GRUB_CMDLINE_LINUX_DEFAULT="quiet splash"
becomes
GRUB_CMDLINE_LINUX_DEFAULT="quiet splash radeon.audio=1"
now save the file and run update-grub
Would this happen to be on a Pi as I might well run into the same problem later and it would be useful to know if it is?
no no nooooooooooo you misunderstand my ramblings.
The sound works fine.
I listen to music and watch videos etc etc.
It is just *my program* that is being stubbornly quiet.

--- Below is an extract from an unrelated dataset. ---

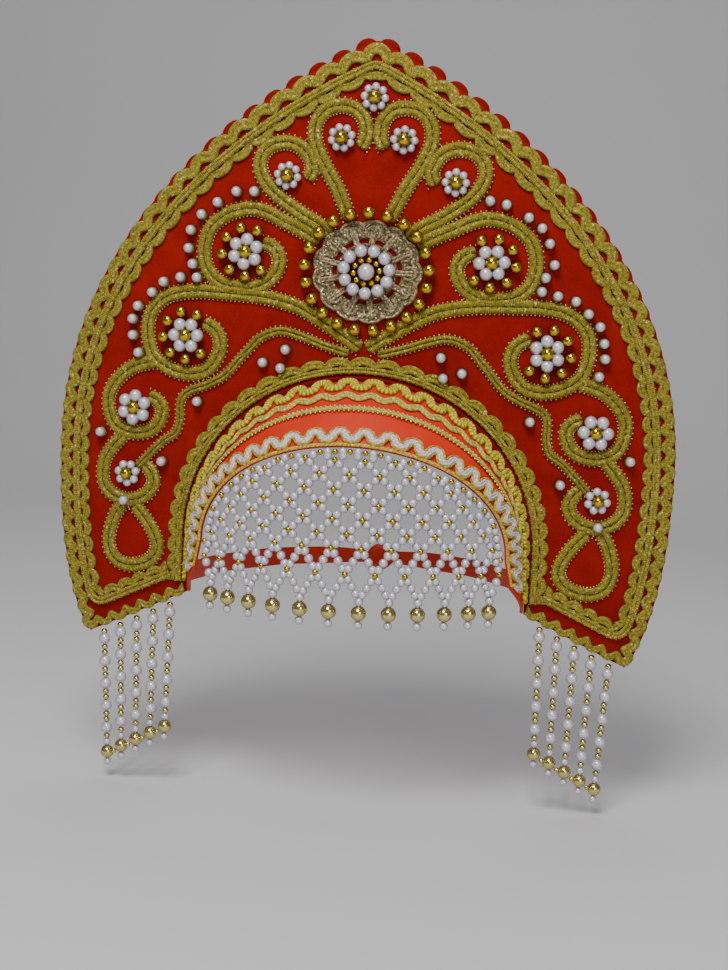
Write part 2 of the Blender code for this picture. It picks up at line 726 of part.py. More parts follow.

It's not a PI. It's a home built thing with a 6core AMD Phenom running at 3.3GHz. 16G mem and about 5.5Tb of disk. There are two sound cards (chips) in the machine. One on the motherboard and one on the video card (which connects to the monitor via HDMI cable). They both work very well.
Maybe if I said what the project is. (it is silly and trivial and that's why I was getting frustrated).
I've recently joined the ranks of ham radio enthusiasts but really need to improve my morse (listening). Plan is capture all keystrokes while I'm using the PC, filter out the crap and sound the morse for each key as it's pressed. So I could be writing a program, a document, an email, a facebook status etc. etc. and every time I press a key I will hear the morse sound out so I (hopefully) will learn and improve.
So far: capture keystrokes - done filter out the crap - done convert to morse - done make it go dah di di dit dit dit di dah dah dit - not there yet.
I really though it would be the simplest bit to do !
Nev
On 25/07/13 18:34, nev young wrote:
I really though it would be the simplest bit to do !
Remember that when learning Morse, receiving (and translating the beeps into letters/numbers/w.h.y? should be managed first.)
Even when I was an army cadet in the Signals Section and my memory was somewhat keener than it is now, I learnt to send at about 14 w.p.m, but when I tried receiving, I managed 0 w.p.m.